COLLECTED MATERIAL

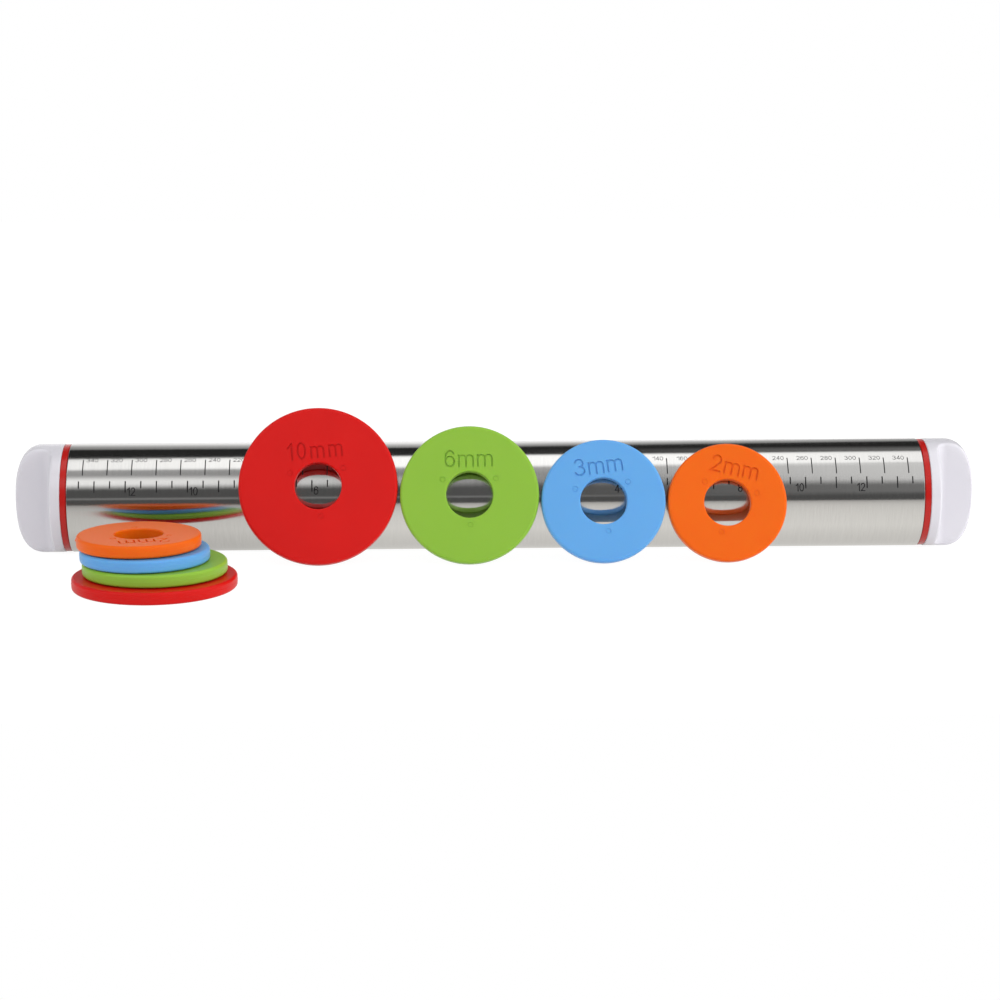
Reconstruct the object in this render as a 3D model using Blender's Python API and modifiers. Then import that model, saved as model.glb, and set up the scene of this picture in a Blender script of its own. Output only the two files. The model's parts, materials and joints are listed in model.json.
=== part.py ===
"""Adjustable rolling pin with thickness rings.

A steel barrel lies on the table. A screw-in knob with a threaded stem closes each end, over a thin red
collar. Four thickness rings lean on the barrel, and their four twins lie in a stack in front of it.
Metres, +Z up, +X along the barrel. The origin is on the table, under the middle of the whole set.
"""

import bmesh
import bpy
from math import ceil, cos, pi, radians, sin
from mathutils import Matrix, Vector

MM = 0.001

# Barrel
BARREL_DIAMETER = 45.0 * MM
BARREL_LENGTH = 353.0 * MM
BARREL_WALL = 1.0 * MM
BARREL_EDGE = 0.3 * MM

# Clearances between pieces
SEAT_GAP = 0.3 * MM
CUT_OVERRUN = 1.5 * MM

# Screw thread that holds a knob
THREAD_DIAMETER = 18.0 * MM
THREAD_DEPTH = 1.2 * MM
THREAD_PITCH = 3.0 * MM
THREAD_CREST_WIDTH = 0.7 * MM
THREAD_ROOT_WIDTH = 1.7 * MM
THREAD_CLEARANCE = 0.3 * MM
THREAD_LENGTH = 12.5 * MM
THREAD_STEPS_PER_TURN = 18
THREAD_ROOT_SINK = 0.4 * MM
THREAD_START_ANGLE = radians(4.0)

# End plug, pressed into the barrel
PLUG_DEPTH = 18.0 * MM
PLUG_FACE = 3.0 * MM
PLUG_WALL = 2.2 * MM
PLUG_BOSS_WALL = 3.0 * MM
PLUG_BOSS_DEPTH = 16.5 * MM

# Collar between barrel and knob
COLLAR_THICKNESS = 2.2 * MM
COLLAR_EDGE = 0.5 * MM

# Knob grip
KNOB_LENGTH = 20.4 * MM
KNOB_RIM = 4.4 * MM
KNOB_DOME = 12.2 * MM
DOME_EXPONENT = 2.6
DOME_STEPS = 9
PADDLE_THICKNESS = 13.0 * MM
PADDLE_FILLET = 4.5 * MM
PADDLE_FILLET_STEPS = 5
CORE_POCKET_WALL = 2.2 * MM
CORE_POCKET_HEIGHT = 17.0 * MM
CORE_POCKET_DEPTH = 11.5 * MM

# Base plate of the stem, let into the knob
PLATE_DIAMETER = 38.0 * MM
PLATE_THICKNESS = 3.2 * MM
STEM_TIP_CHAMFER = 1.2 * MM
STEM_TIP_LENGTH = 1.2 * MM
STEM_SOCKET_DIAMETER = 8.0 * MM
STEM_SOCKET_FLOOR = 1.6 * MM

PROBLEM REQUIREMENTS
Each line of the material must be restated exactly.

EXERCISE RESULT
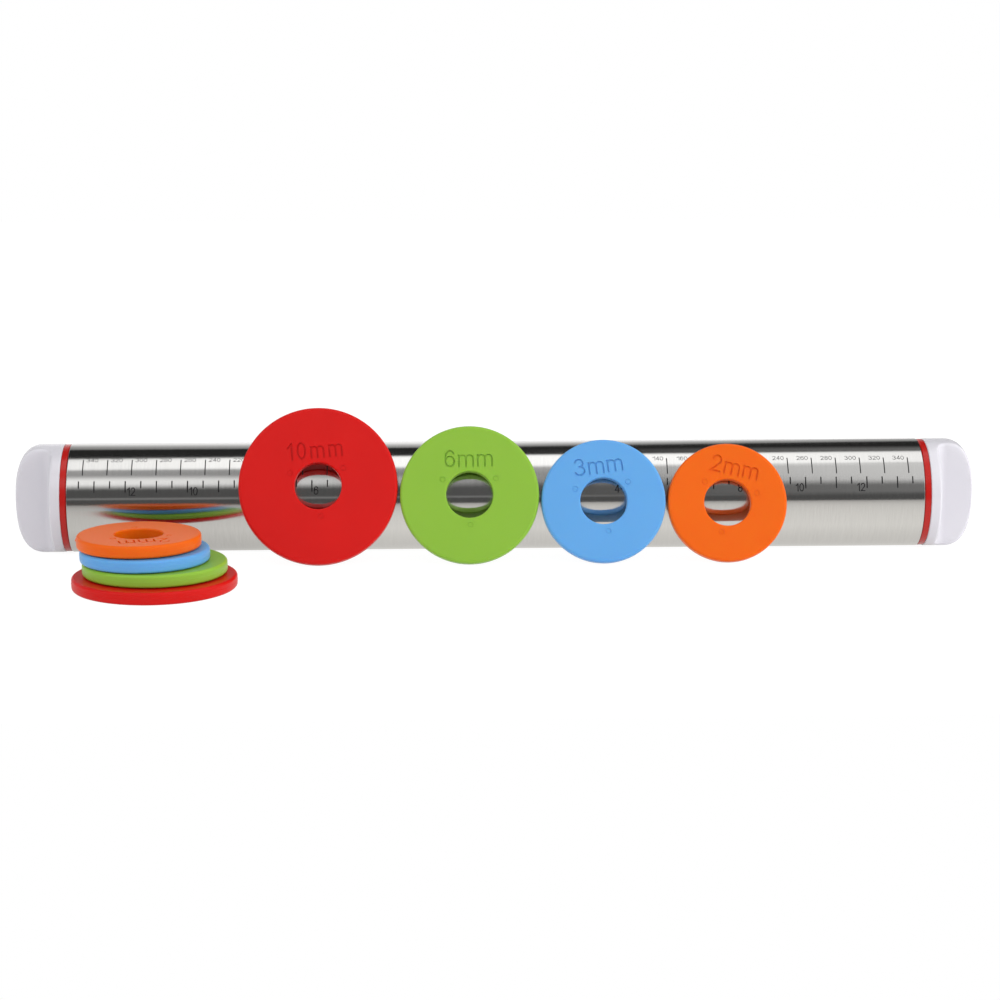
Reconstruct the object in this render as a 3D model using Blender's Python API and modifiers. Then import that model, saved as model.glb, and set up the scene of this picture in a Blender script of its own. Output only the two files. The model's parts, materials and joints are listed in model.json.
=== part.py ===
"""Adjustable rolling pin with thickness rings.

A steel barrel lies on the table. A screw-in knob with a threaded stem closes each end, over a thin red
collar. Four thickness rings lean on the barrel, and their four twins lie in a stack in front of it.
Metres, +Z up, +X along the barrel. The origin is on the table, under the middle of the whole set.
"""

import bmesh
import bpy
from math import ceil, cos, pi, radians, sin
from mathutils import Matrix, Vector

MM = 0.001

# Barrel
BARREL_DIAMETER = 45.0 * MM
BARREL_LENGTH = 353.0 * MM
BARREL_WALL = 1.0 * MM
BARREL_EDGE = 0.3 * MM

# Clearances between pieces
SEAT_GAP = 0.3 * MM
CUT_OVERRUN = 1.5 * MM

# Screw thread that holds a knob
THREAD_DIAMETER = 18.0 * MM
THREAD_DEPTH = 1.2 * MM
THREAD_PITCH = 3.0 * MM
THREAD_CREST_WIDTH = 0.7 * MM
THREAD_ROOT_WIDTH = 1.7 * MM
THREAD_CLEARANCE = 0.3 * MM
THREAD_LENGTH = 12.5 * MM
THREAD_STEPS_PER_TURN = 18
THREAD_ROOT_SINK = 0.4 * MM
THREAD_START_ANGLE = radians(4.0)

# End plug, pressed into the barrel
PLUG_DEPTH = 18.0 * MM
PLUG_FACE = 3.0 * MM
PLUG_WALL = 2.2 * MM
PLUG_BOSS_WALL = 3.0 * MM
PLUG_BOSS_DEPTH = 16.5 * MM

# Collar between barrel and knob
COLLAR_THICKNESS = 2.2 * MM
COLLAR_EDGE = 0.5 * MM

# Knob grip
KNOB_LENGTH = 20.4 * MM
KNOB_RIM = 4.4 * MM
KNOB_DOME = 12.2 * MM
DOME_EXPONENT = 2.6
DOME_STEPS = 9
PADDLE_THICKNESS = 13.0 * MM
PADDLE_FILLET = 4.5 * MM
PADDLE_FILLET_STEPS = 5
CORE_POCKET_WALL = 2.2 * MM
CORE_POCKET_HEIGHT = 17.0 * MM
CORE_POCKET_DEPTH = 11.5 * MM

# Base plate of the stem, let into the knob
PLATE_DIAMETER = 38.0 * MM
PLATE_THICKNESS = 3.2 * MM
STEM_TIP_CHAMFER = 1.2 * MM
STEM_TIP_LENGTH = 1.2 * MM
STEM_SOCKET_DIAMETER = 8.0 * MM
STEM_SOCKET_FLOOR = 1.6 * MM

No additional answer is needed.